*Stored rows*:
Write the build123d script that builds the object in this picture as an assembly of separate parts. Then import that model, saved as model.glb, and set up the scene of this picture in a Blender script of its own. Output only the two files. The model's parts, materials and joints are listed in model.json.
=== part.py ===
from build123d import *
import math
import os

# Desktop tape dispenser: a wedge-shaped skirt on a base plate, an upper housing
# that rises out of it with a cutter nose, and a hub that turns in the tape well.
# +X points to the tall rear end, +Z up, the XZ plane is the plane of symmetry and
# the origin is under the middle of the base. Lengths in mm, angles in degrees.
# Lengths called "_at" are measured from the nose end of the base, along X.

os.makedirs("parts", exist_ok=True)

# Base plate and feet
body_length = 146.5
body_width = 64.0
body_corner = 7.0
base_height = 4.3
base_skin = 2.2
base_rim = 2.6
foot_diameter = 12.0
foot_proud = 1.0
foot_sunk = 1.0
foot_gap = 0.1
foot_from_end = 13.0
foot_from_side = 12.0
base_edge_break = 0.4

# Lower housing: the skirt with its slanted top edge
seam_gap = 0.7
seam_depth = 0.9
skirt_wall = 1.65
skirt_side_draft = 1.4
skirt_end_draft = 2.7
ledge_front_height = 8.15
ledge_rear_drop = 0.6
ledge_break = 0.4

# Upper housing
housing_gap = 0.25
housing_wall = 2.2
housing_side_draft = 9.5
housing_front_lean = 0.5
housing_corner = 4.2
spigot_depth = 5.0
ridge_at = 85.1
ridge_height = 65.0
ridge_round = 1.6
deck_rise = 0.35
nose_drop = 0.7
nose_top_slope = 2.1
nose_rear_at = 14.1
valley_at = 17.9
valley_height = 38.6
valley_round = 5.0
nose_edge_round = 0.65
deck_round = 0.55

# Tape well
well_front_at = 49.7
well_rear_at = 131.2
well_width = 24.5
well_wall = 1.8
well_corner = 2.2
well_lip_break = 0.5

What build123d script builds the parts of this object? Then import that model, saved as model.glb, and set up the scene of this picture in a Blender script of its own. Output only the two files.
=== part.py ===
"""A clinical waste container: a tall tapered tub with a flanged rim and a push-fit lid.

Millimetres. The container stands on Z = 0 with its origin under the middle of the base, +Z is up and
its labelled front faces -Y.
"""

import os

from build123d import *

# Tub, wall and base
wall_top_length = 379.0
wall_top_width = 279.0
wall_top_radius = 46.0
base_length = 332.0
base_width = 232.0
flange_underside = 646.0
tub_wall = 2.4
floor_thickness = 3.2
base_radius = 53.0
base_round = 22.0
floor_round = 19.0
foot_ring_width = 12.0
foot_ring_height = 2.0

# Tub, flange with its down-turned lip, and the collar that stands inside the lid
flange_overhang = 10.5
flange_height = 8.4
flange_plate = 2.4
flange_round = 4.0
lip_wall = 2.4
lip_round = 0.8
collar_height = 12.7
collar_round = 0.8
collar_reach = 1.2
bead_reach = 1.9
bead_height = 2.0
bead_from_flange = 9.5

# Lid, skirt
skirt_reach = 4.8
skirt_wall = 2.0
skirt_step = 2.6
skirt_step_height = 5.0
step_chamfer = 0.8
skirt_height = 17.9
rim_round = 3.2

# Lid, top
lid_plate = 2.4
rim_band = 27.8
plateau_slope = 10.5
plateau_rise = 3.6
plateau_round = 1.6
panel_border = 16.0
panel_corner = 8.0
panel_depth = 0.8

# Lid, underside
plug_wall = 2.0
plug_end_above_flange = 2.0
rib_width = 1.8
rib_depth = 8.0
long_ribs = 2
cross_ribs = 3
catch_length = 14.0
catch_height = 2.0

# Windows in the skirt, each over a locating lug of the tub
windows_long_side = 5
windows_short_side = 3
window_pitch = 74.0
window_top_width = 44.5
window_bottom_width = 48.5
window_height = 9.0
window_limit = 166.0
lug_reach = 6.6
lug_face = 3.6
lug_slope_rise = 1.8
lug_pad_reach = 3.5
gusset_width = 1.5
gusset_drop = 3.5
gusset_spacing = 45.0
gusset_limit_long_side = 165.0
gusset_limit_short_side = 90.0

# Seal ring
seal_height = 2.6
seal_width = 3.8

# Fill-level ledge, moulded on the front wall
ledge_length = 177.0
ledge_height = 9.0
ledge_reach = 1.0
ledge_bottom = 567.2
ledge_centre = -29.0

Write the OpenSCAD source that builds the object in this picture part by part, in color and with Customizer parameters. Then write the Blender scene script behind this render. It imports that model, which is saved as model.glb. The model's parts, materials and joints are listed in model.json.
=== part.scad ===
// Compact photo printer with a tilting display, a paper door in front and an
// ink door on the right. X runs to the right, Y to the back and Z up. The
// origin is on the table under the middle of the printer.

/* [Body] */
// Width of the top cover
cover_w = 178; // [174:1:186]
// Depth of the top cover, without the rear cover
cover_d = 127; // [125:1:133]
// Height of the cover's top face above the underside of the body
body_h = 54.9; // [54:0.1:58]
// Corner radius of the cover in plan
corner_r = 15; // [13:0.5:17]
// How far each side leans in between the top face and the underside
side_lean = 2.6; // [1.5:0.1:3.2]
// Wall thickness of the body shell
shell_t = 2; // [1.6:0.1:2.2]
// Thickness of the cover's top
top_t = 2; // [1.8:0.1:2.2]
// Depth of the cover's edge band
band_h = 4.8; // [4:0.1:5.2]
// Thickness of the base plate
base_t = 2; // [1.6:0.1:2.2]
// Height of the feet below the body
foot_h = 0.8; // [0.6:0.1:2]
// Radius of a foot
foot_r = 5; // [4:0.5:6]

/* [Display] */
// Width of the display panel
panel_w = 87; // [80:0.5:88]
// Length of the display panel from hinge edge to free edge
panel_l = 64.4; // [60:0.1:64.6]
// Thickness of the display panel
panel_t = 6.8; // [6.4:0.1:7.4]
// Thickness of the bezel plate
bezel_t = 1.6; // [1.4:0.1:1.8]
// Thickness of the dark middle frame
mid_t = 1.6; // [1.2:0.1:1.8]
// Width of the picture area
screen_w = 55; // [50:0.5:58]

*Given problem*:
The lines above from the one containing "What build123d script" through the one containing "a push-fit lid." are to be set down exactly, and no others.

*Response to this task*:
What build123d script builds the parts of this object? Then import that model, saved as model.glb, and set up the scene of this picture in a Blender script of its own. Output only the two files.
=== part.py ===
"""A clinical waste container: a tall tapered tub with a flanged rim and a push-fit lid.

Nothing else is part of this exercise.